■ **SUPPLIED MATERIAL**

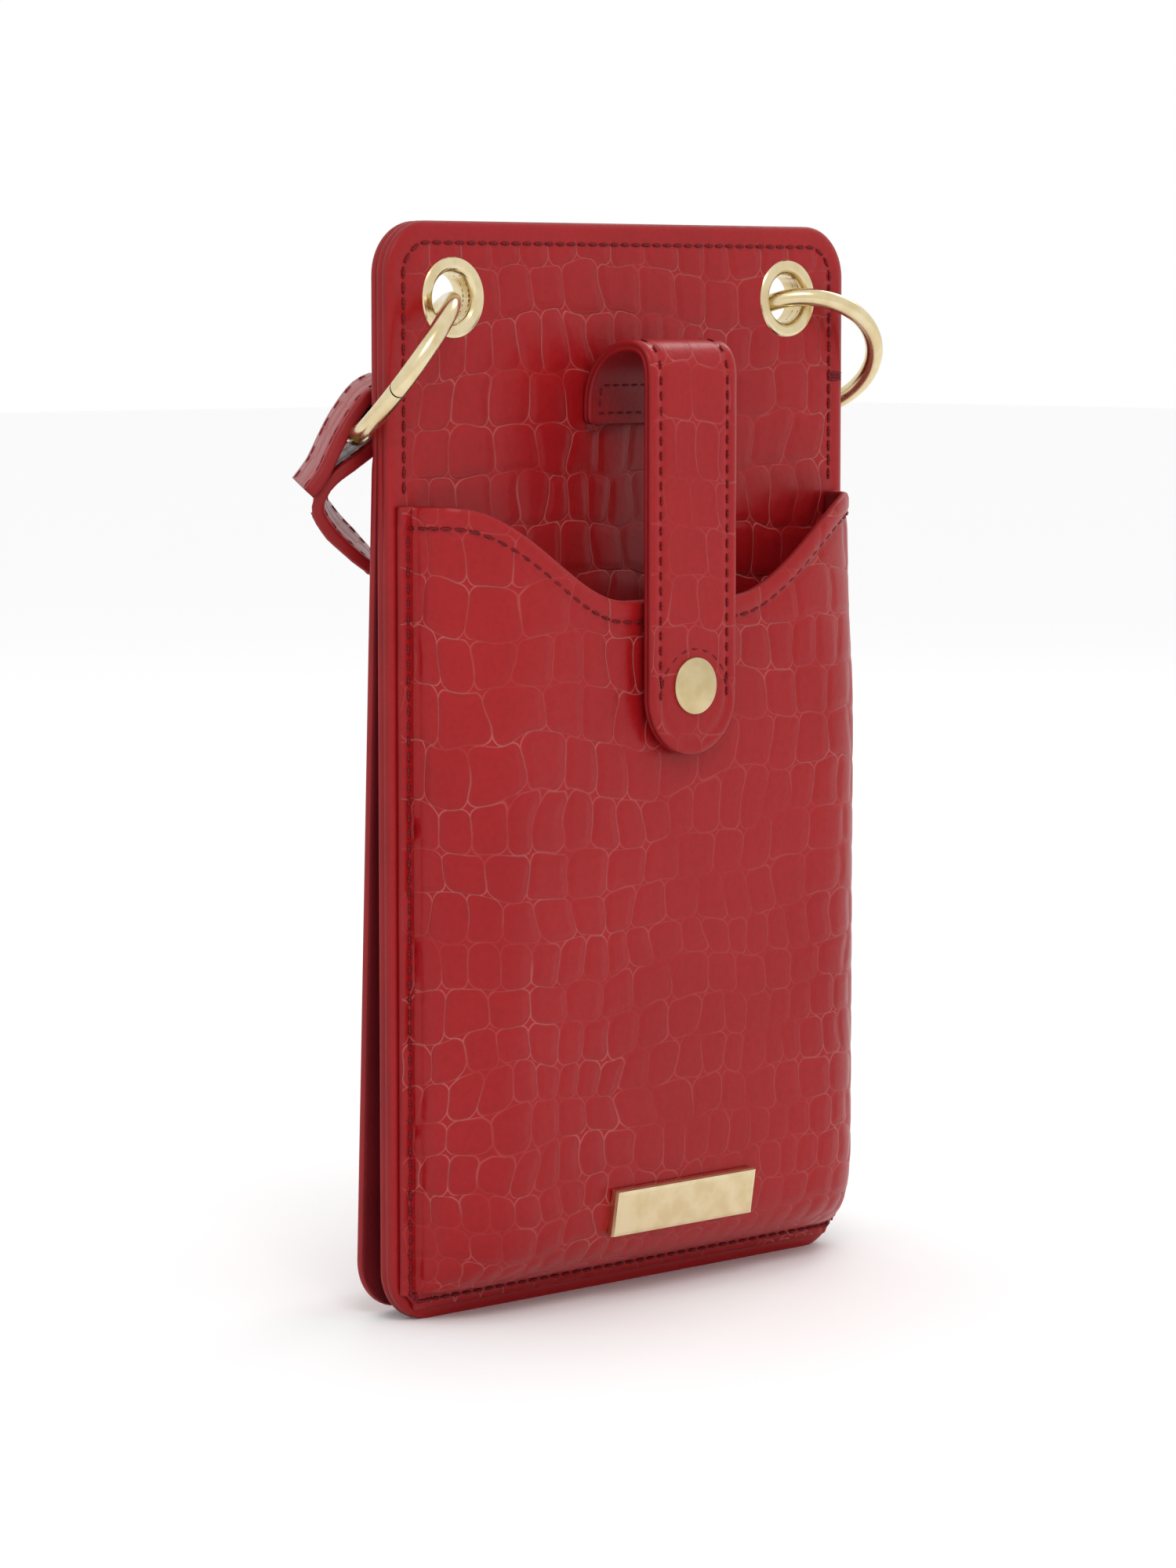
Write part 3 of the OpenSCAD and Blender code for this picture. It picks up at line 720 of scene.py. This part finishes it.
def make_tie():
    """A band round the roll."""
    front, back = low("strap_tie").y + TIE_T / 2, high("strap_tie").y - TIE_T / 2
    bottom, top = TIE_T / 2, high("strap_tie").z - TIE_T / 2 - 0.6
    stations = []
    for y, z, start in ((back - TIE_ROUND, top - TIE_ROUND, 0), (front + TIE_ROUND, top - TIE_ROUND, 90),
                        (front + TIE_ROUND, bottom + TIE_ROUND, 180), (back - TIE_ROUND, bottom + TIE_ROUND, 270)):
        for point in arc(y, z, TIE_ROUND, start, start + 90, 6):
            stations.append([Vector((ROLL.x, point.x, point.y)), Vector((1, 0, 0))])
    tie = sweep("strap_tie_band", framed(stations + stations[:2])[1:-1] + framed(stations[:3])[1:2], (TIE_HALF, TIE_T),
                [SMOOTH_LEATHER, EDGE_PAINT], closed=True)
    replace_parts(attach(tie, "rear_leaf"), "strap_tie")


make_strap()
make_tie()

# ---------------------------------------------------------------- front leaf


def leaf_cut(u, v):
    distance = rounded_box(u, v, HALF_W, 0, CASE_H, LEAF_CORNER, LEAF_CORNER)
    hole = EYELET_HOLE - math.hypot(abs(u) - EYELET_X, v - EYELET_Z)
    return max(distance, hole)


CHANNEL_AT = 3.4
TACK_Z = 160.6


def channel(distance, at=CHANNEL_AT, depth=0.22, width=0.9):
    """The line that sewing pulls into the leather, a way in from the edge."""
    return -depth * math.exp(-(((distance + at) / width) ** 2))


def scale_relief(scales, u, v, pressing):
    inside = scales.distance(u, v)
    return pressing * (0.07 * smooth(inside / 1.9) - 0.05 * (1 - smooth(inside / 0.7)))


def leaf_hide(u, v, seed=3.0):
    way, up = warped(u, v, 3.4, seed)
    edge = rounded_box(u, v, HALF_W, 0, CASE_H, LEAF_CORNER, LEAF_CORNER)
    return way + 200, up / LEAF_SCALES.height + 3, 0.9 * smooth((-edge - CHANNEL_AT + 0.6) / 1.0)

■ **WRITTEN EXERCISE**
Copy out only the lines running from the beginning of the data to the line with "return pressing *", both ends included.

■ **EXERCISE RESPONSE**
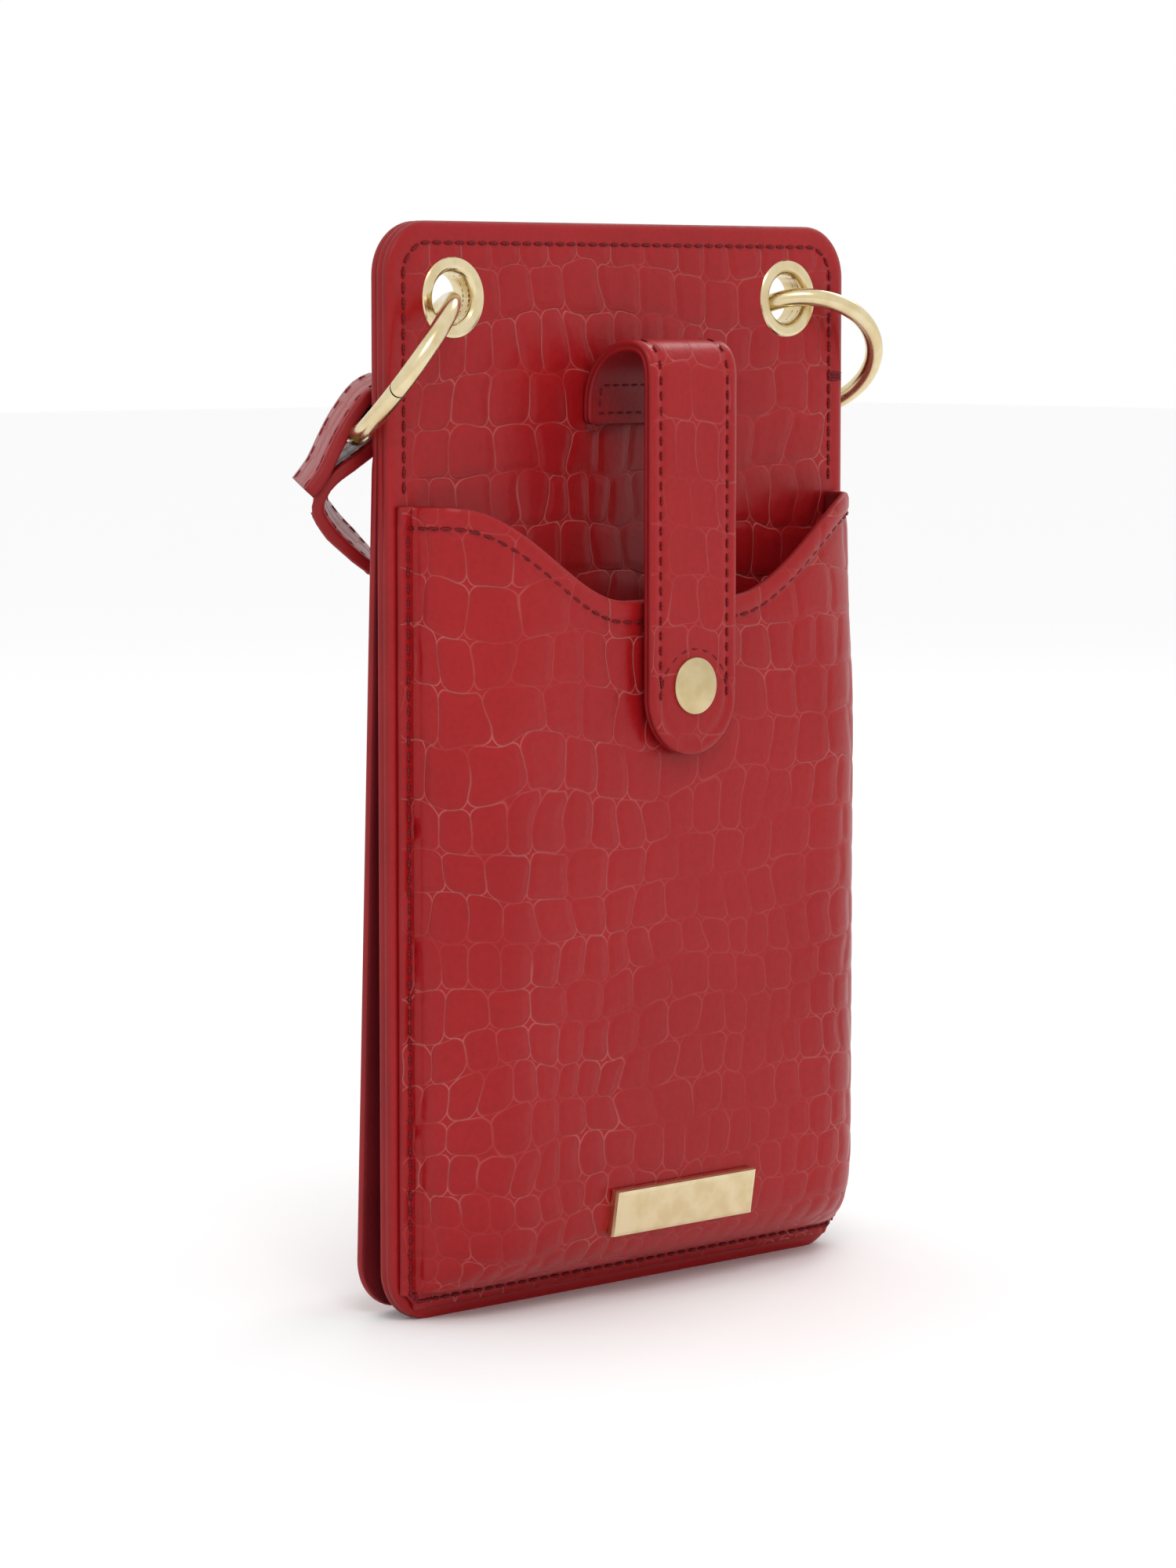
Write part 3 of the OpenSCAD and Blender code for this picture. It picks up at line 720 of scene.py. This part finishes it.
def make_tie():
    """A band round the roll."""
    front, back = low("strap_tie").y + TIE_T / 2, high("strap_tie").y - TIE_T / 2
    bottom, top = TIE_T / 2, high("strap_tie").z - TIE_T / 2 - 0.6
    stations = []
    for y, z, start in ((back - TIE_ROUND, top - TIE_ROUND, 0), (front + TIE_ROUND, top - TIE_ROUND, 90),
                        (front + TIE_ROUND, bottom + TIE_ROUND, 180), (back - TIE_ROUND, bottom + TIE_ROUND, 270)):
        for point in arc(y, z, TIE_ROUND, start, start + 90, 6):
            stations.append([Vector((ROLL.x, point.x, point.y)), Vector((1, 0, 0))])
    tie = sweep("strap_tie_band", framed(stations + stations[:2])[1:-1] + framed(stations[:3])[1:2], (TIE_HALF, TIE_T),
                [SMOOTH_LEATHER, EDGE_PAINT], closed=True)
    replace_parts(attach(tie, "rear_leaf"), "strap_tie")


make_strap()
make_tie()

# ---------------------------------------------------------------- front leaf


def leaf_cut(u, v):
    distance = rounded_box(u, v, HALF_W, 0, CASE_H, LEAF_CORNER, LEAF_CORNER)
    hole = EYELET_HOLE - math.hypot(abs(u) - EYELET_X, v - EYELET_Z)
    return max(distance, hole)


CHANNEL_AT = 3.4
TACK_Z = 160.6


def channel(distance, at=CHANNEL_AT, depth=0.22, width=0.9):
    """The line that sewing pulls into the leather, a way in from the edge."""
    return -depth * math.exp(-(((distance + at) / width) ** 2))


def scale_relief(scales, u, v, pressing):
    inside = scales.distance(u, v)
    return pressing * (0.07 * smooth(inside / 1.9) - 0.05 * (1 - smooth(inside / 0.7)))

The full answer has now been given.